Hace dos años, Segundo Siliézar todavía recibía un sueldo de 180 dólares por portar una pistola y pararse 24 horas frente a una gasolinera en la carretera de oro. No tenía seguro de vida, no tenía prestaciones sociales, no tenía más que un ritmo de un día de trabajo y un día libre. Ese día libre se iba a cuidar la milpa, y al día siguiente regresaba a cuidar la gasolinera. Así los siete días de la semana los 12 meses del año. Así. Con ese ingreso alimentaba a sus siete hijos y a su esposa. Comían arroz, frijoles, tortillas, mora, chipilín. Siempre. Chile, de vez en cuando.

—¡Ella se metía dos platadas de arroz sancochado con mora! —recuerda Segundo, mientras señala la foto en la que aparece Alejandra, en una especie de altar construido para ella, para José y para Gerardo.

—¿Y José?

—Dos platadas cada uno. ¡Platadas galanas! “¿Y dónde te cabe eso, hija?”, le preguntaba. “¡Ay, papi, si la vida es comer!”, me decía ella. Y lo que le encantaba a ella era el chile. Bueno, a todos. Allá se iba con el hermano a juntar coritas en aquel piedrero, y ya regresaban con unos chilitos jalapeños. ¡Buenos para el chile!

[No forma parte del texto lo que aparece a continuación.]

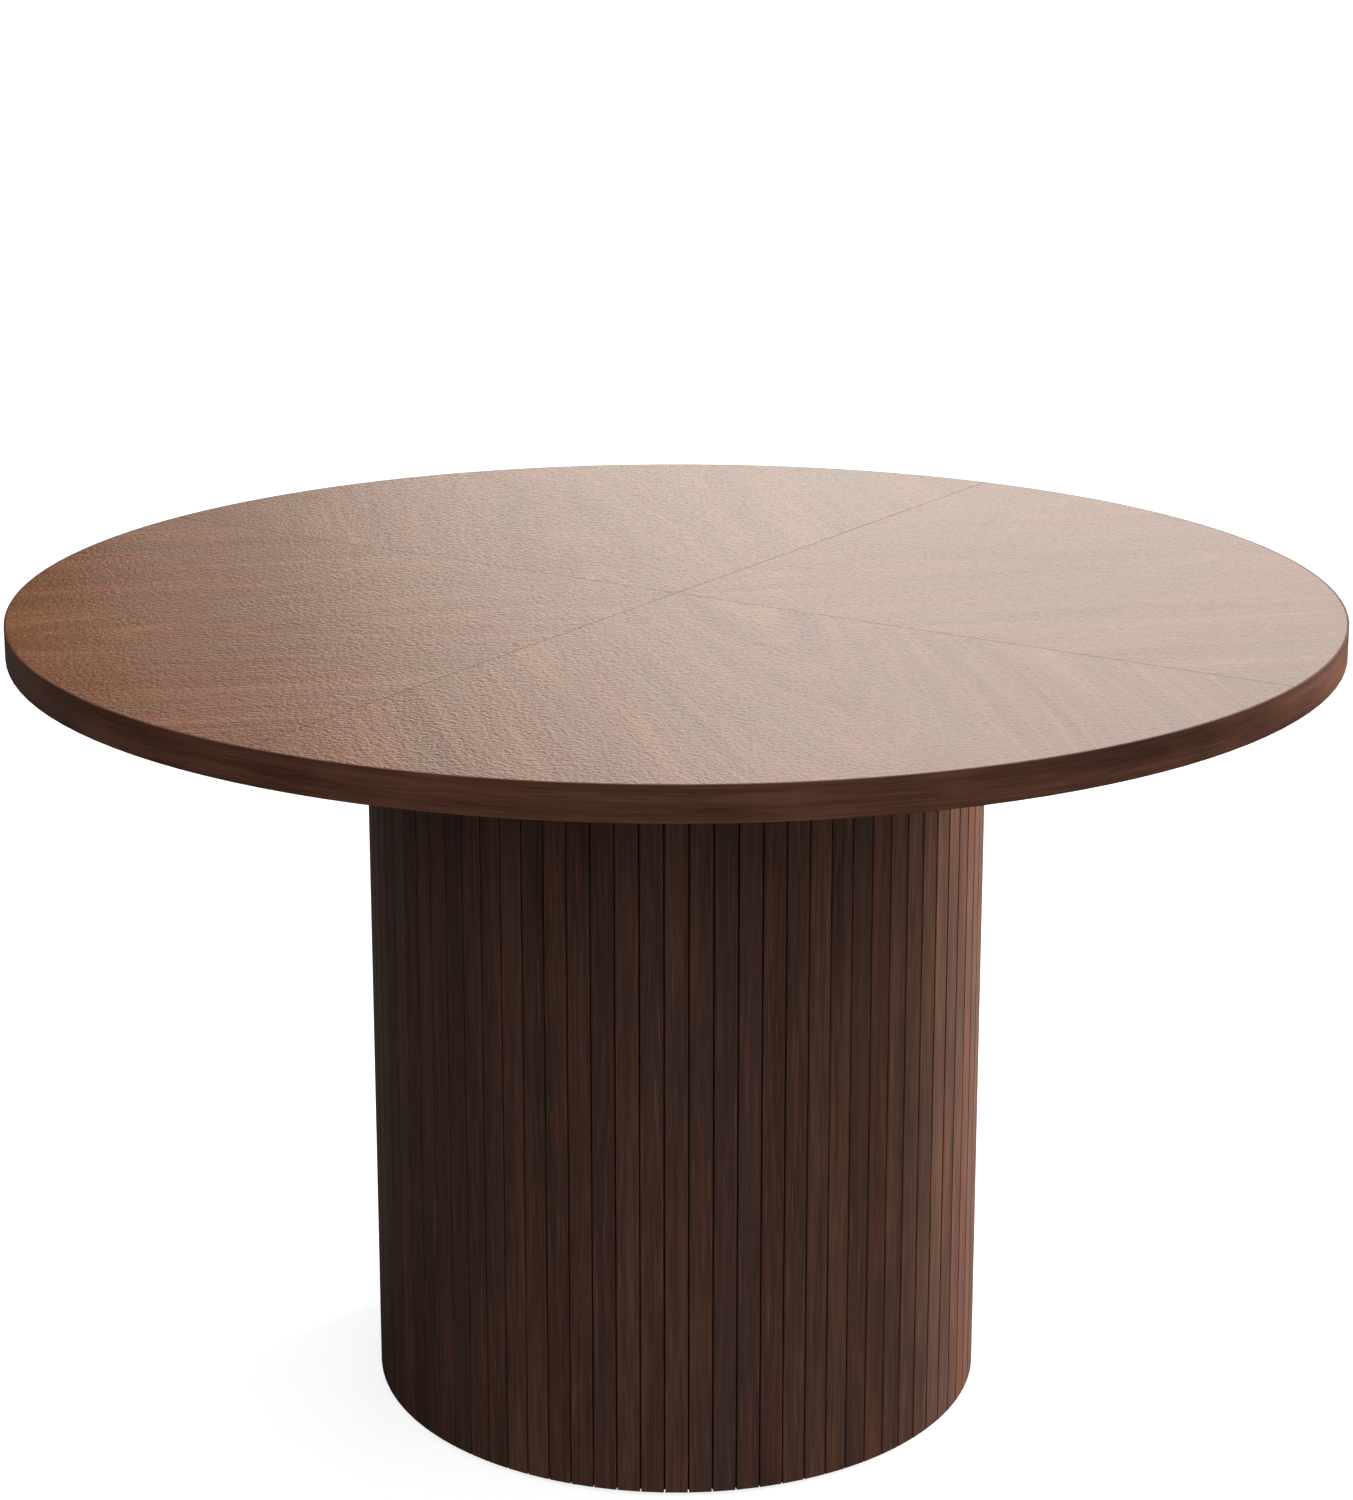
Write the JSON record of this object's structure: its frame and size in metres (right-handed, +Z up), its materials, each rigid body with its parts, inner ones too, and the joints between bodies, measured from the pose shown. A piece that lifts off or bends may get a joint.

Una vez al mes, Segundo ajustaba para “una pelota de gallina”. Cuando Segundo pronuncia esto, los ojos le brillan al recordar aquella bonanza. Una pelota de gallina al mes. Cuatro cuartos para nueve personas. Separada en porciones, apenas y les ajustaba. Pero todo acabó al finalizar la segunda mitad de 2008. Entonces, su hija mayor, Julia, consiguió trabajo como empleada doméstica y le ayudaba con lo que podía. Ella ganaba 60 dólares a la quincena y de ahí tenía que sacar para sus pasajes, su comida en la ciudad de Soyapango y su estudio de bachillerato. Con lo que le daba al papá, Segundo compraba un quintal de maíz que le aguantaba 20 días. Compraba dos libras de frijoles y estas morían de un día para otro. Poco a poco, Segundo se dio cuenta de que llegarían días en que solo tomarían una tacita de café amargo cada uno. Fue cuando aleccionó a Alejandra, José y Gerardo por primera vez: “Coman cuando hay, porque cuando no hay, sóquense la pita”, les dijo.